The U.S. trade deficit widened in May to the highest level in 18 months as a renewed consumer appetite for foreign-made products pushed imports up 2.9 percent, outstripping a 2.4 percent rise in exports.
The trade deficit increased 4.8 percent from April to $42.3 billion, the largest imbalance since November 2008, the Commerce Department reported.
Through May, the U.S. trade deficit is running at an annual rate of $474.8 billion, up 26.6 percent from the $374.9 billion deficit for all of 2009. Last year’s deficit was the lowest annual trade gap since 2001, another year when the country was in recession.
The increased May deficit came despite a 9.1 percent drop in oil imports to $27.6 billion as oil prices and shipment volume declined slightly.
Imports rose 2.9 percent to $194.5 billion, the highest level since October 2008, reflecting increased imports of cars, clothing, computers, oil drilling equipment and industrial machinery.
The 2.4 percent rise in exports in May compared to April pushed sales of American goods and services to $152.3 billion, the highest level since September 2008. Sales of soybeans, wheat and other farm products were down but demand for American-made autos, industrial machinery, medical equipment and commercial aircraft all increased.
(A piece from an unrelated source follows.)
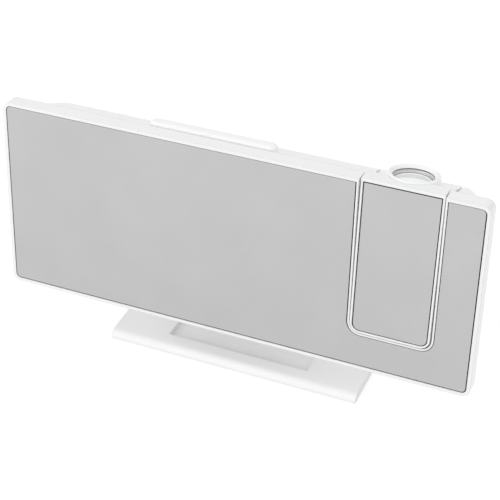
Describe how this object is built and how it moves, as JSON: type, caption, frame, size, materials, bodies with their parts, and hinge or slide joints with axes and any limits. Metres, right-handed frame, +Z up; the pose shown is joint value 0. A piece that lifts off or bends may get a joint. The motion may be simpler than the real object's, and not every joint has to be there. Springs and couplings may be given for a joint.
{
  "type": "projection alarm clock",
  "caption": "Wide mirror-faced alarm clock on a low rectangular stand, with a swinging projector arm, a focus ring, a snooze bar and back buttons.",
  "frame": {"origin": "on the table, under the middle of the clock's bounding box", "axes": "+X along the clock to the viewer's right, -Y towards the viewer, +Z up"},
  "size_m": [0.2042, 0.05, 0.1028],
  "materials": {
    "white_plastic": "fine satin gloss",
    "mirror": "polished half mirror on acrylic",
    "grey_plastic": "matte",
    "black_plastic": "matte",
    "barrel_plastic": "satin",
    "switch_black": "matte",
    "diffuser": "frosted",
    "reflector": "gloss",
    "circuit_board": "satin",
    "led": "satin",
    "bush_nylon": "satin",
    "clear_lens": "polished",
    "image_slide": "polished",
    "nickel_steel": "nickel plated",
    "steel": "plated",
    "aluminium": "satin",
    "rubber": "matte"
  },
  "bodies": {
    "clock_body": {"front_bezel": "white_plastic", "rear_casing": "white_plastic", "cell_door": "white_plastic", "stand_plate": "white_plastic", "stand_neck": "white_plastic", "mirror_panel": "mirror", "display_diffuser": "diffuser", "display_reflector": "reflector", "display_board": "circuit_board", "display_leds": "led", "cell_tray": "black_plastic", "coin_cell": "nickel_steel", "cell_door_screw": "steel", "snooze_board": "circuit_board", "snooze_switch": "switch_black", "button_board": "circuit_board", "button_switches": "switch_black", "main_board": "circuit_board", "board_header": "black_plastic", "clock_chip": "black_plastic", "buzzer": "black_plastic", "power_outlet": "nickel_steel", "power_inlet": "nickel_steel", "hinge_bush_left": "bush_nylon", "hinge_bush_right": "bush_nylon", "friction_washer_left": "rubber", "friction_washer_right": "rubber", "rubber_feet": "rubber", "stand_screws": "steel", "case_screws": "steel"},
    "projector_arm": {"arm_front_frame": "white_plastic", "arm_mirror": "mirror", "arm_rear_shell": "white_plastic", "arm_screws": "steel", "lens_barrel": "barrel_plastic", "lamp_housing": "black_plastic", "image_slide": "image_slide", "condenser_lens": "clear_lens", "projector_led": "led", "projector_board": "circuit_board", "heat_sink": "aluminium", "hinge_pin_left": "steel", "hinge_pin_right": "steel"},
    "focus_ring": {"focus_ring": "white_plastic"},
    "lens_carrier": {"lens_cell": "barrel_plastic", "projection_lens": "clear_lens"},
    "snooze_bar": {"snooze_bar": "white_plastic"},
    "set_button": {"set_button": "grey_plastic"},
    "alarm_button": {"alarm_button": "grey_plastic"},
    "down_button": {"down_button": "grey_plastic"},
    "up_button": {"up_button": "grey_plastic"},
    "projector_button": {"projector_button": "grey_plastic"},
    "dimmer_button": {"dimmer_button": "grey_plastic"}
  },
  "joints": [
    {"name": "arm_hinge", "type": "hinge", "parent": "clock_body", "child": "projector_arm", "pos_m": [0.0681, -0.00536, 0.06711], "axis": [1, 0, 0], "range_deg": [-88.3, 91.7]},
    {"name": "focus_turn", "type": "hinge", "parent": "projector_arm", "child": "focus_ring", "pos_m": [0.0681, -0.00135, 0.10068], "axis": [0, 0.2215, 0.9751], "range_deg": [-100, 100]},
    {"name": "lens_slide", "type": "slide", "parent": "projector_arm", "child": "lens_carrier", "axis": [0, 0.2215, 0.9751], "range_m": [-0.00075, 0.00075]},
    {"name": "snooze_press", "type": "slide", "parent": "clock_body", "child": "snooze_bar", "axis": [0, -0.1097, -0.994], "range_m": [0, 0.0012], "stiffness_N_per_m": 600, "springref_m": -0.0008},
    {"name": "set_press", "type": "slide", "parent": "clock_body", "child": "set_button", "axis": [0, -0.994, 0.1097], "range_m": [0, 0.0008], "stiffness_N_per_m": 600, "springref_m": -0.0008},
    {"name": "alarm_press", "type": "slide", "parent": "clock_body", "child": "alarm_button", "axis": [0, -0.994, 0.1097], "range_m": [0, 0.0008], "stiffness_N_per_m": 600, "springref_m": -0.0008},
    {"name": "down_press", "type": "slide", "parent": "clock_body", "child": "down_button", "axis": [0, -0.994, 0.1097], "range_m": [0, 0.0008], "stiffness_N_per_m": 600, "springref_m": -0.0008},
    {"name": "up_press", "type": "slide", "parent": "clock_body", "child": "up_button", "axis": [0, -0.994, 0.1097], "range_m": [0, 0.0008], "stiffness_N_per_m": 600, "springref_m": -0.0008},
    {"name": "projector_press", "type": "slide", "parent": "clock_body", "child": "projector_button", "axis": [0, -0.994, 0.1097], "range_m": [0, 0.0008], "stiffness_N_per_m": 600, "springref_m": -0.0008},
    {"name": "dimmer_press", "type": "slide", "parent": "clock_body", "child": "dimmer_button", "axis": [0, -0.994, 0.1097], "range_m": [0, 0.0008], "stiffness_N_per_m": 600, "springref_m": -0.0008}
  ],
  "couplings": [
    {"joint": "focus_turn", "follows": "lens_slide", "rad_per_m": 2327}
  ]
}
The deficit with the European Union rose 7.5 percent to $6.2 billion as imports from Europe rose by 3.2 percent while U.S. exports to the EU rose 1.9 percent. Economists say Europe’s debt crisis and weakened euro could weaken U.S. exports to Europe this year.
The deficit with China rose to $22.3 billion, the largest imbalance since last October and a 15.4 percent increase from April. Through May, the U.S. deficit with China, the largest imbalance with any individual country, is up 10.2 percent from a year ago.